Her life unfolded through two puberties. The first arrived uninvited. It reshaped her body in ways that felt alien and irreversible, each change reinforcing a growing sense of dissonance. It was not merely uncomfortable—it was disorienting. A process that was supposed to signal growth instead felt like erosion, pulling her further away from herself with every passing year. This was a puberty she endured, not one she participated in.
The second puberty was chosen. It came with its own form of pain—physical, emotional, hormonal—but this time the pain made sense. It aligned with expectation rather than resistance. Sore muscles, tenderness, exhaustion, emotional volatility: all of it carried a strange relief. This was the kind of discomfort she had always assumed puberty would bring. Not punishment, but transformation.
Where the first puberty felt like something happening to her, the second felt like something happening with her. For the first time, change did not mean loss. It meant arrival.
Experiencing two puberties does not cancel one another out. They coexist in memory and in the body. But only one of them felt like becoming whole.
Her goal in writing is twofold. On the one hand, she wants to offer guidance and recognition to other trans people who are trying to make sense of dating while carrying identities that are often misunderstood or fetishised. On the other, she aims to provide clear, grounded insight for people who are interested in dating trans women and trans people more broadly, but who may lack the language, awareness, or context to do so thoughtfully.
She chose to begin with How To Date A Trans Woman because it aligns most closely with her own experiences. The book primarily focuses on transgender women and transfeminine or non-binary people, not as a limitation, but as an intentional starting point rooted in authenticity rather than abstraction.

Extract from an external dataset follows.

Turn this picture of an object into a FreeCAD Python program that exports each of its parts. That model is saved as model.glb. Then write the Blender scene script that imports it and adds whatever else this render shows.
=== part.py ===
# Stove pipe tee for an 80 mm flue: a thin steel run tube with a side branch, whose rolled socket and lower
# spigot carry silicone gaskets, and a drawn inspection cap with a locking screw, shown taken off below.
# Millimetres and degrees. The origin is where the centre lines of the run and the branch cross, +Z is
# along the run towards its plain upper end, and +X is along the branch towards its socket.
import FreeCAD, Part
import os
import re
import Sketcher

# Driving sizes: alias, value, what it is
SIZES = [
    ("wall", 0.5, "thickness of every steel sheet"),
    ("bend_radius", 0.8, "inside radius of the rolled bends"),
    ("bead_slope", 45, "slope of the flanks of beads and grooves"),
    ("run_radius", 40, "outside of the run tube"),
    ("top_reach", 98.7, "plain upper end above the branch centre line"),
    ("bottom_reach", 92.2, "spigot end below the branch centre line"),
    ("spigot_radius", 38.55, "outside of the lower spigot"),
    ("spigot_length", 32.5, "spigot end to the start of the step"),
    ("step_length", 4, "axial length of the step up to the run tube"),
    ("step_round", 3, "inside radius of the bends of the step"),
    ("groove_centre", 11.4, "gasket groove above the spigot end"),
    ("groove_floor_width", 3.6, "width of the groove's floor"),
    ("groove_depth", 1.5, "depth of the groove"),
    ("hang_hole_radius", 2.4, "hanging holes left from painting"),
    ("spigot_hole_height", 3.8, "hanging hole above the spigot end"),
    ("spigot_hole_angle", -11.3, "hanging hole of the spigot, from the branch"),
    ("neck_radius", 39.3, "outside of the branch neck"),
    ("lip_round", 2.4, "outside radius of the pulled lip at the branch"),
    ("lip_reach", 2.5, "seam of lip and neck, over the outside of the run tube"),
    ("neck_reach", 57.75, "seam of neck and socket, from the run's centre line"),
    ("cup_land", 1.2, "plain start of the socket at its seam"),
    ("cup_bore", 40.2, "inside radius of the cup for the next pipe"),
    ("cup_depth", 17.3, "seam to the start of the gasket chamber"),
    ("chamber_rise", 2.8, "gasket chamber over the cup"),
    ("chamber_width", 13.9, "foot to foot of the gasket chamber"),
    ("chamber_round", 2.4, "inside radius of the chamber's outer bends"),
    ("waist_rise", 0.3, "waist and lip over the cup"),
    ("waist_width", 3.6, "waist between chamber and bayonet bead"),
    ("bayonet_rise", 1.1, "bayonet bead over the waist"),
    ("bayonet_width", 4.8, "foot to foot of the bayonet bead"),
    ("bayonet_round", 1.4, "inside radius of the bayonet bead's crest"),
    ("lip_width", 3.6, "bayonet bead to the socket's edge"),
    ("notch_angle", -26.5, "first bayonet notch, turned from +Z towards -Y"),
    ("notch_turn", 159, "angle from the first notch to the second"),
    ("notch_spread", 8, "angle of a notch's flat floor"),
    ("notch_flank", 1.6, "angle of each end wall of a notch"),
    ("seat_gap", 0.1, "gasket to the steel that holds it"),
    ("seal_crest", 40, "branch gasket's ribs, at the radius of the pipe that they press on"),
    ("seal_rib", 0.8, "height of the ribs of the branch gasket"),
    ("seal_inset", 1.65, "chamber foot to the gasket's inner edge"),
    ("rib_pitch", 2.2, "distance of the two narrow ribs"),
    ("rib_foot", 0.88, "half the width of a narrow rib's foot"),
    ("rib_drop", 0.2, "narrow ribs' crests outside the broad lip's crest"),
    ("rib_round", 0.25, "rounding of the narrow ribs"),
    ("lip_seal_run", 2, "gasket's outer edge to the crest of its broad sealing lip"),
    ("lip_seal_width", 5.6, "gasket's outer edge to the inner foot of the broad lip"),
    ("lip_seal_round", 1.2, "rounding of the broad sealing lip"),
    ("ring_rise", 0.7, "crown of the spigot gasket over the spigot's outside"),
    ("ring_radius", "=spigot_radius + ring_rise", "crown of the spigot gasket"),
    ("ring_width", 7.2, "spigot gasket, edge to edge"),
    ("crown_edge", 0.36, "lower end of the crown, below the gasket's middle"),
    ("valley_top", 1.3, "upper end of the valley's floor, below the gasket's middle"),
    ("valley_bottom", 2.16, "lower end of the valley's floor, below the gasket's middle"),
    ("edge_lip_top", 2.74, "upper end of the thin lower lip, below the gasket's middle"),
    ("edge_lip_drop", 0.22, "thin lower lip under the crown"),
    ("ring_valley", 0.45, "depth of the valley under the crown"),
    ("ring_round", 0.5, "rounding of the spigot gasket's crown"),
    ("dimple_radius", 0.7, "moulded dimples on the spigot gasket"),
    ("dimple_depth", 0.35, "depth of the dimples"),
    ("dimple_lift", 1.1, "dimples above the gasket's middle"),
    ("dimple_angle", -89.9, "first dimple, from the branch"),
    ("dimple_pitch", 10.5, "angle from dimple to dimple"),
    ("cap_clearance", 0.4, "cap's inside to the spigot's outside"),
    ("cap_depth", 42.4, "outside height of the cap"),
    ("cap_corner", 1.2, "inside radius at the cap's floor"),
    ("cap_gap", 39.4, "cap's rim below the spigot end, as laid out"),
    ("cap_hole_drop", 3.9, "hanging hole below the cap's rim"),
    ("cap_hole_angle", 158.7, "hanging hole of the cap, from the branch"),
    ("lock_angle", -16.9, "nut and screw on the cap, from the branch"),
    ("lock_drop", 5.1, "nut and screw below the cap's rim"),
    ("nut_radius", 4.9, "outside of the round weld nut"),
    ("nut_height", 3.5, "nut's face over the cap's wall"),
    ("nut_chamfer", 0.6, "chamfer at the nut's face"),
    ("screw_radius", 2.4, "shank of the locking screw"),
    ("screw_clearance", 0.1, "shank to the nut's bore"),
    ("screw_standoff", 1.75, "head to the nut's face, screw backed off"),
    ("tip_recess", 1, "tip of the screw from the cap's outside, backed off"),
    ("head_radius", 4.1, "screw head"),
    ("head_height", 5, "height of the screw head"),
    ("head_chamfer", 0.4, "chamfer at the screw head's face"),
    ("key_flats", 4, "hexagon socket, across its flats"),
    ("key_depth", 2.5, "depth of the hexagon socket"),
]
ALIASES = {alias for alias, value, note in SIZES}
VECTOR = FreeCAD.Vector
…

I always wanted to write a book. Choosing between tech and love seemed like an impossible choice, so why not both? I decided to start writing what’s closest to my heart, and that’s How To Date A Trans Woman.
Crossing the threshold of thirty marked a clear shift in how Sarah viewed dating. Having experienced relationships in her mid-twenties as well as in her early thirties, she observed firsthand how intentions, expectations, and emotional stakes evolve over time. Dating is never static; it reflects where you are in life, not just who you are attracted to.
I’ve screwed around with many people in my mid-twenties. Discovering who I was, how and who I wanted to fuck, it was a fantastic time. I stopped counting after I reached fifteen partners, and shortly after that switched to seeking love rather than just affection.
For Sarah, this transition was neither moral nor dramatic—it was organic. What once felt like exploration gradually gave way to a desire for depth, stability, and shared direction. This shift heavily informs the perspective of the book: dating is framed not as a single goal, but as a continuum of needs that change as people grow.
For the past three years, Sarah has been in a committed relationship with her non-binary partner. Their journey adds another layer of insight to the narrative. Coming from a heterosexual marriage, her partner first discovered that they were not straight but lesbian, and later that the non-binary label resonated most accurately with their internal sense of self. This shared process of self-discovery has shaped their relationship into one grounded in empathy, reflection, and mutual growth.
Together, their experiences span a wide range of identities and transitions within the LGBTQ spectrum. This breadth allows Sarah to write not only from personal memory, but from ongoing dialogue—about identity, desire, boundaries, and what it means to love someone while both of you are still becoming yourselves.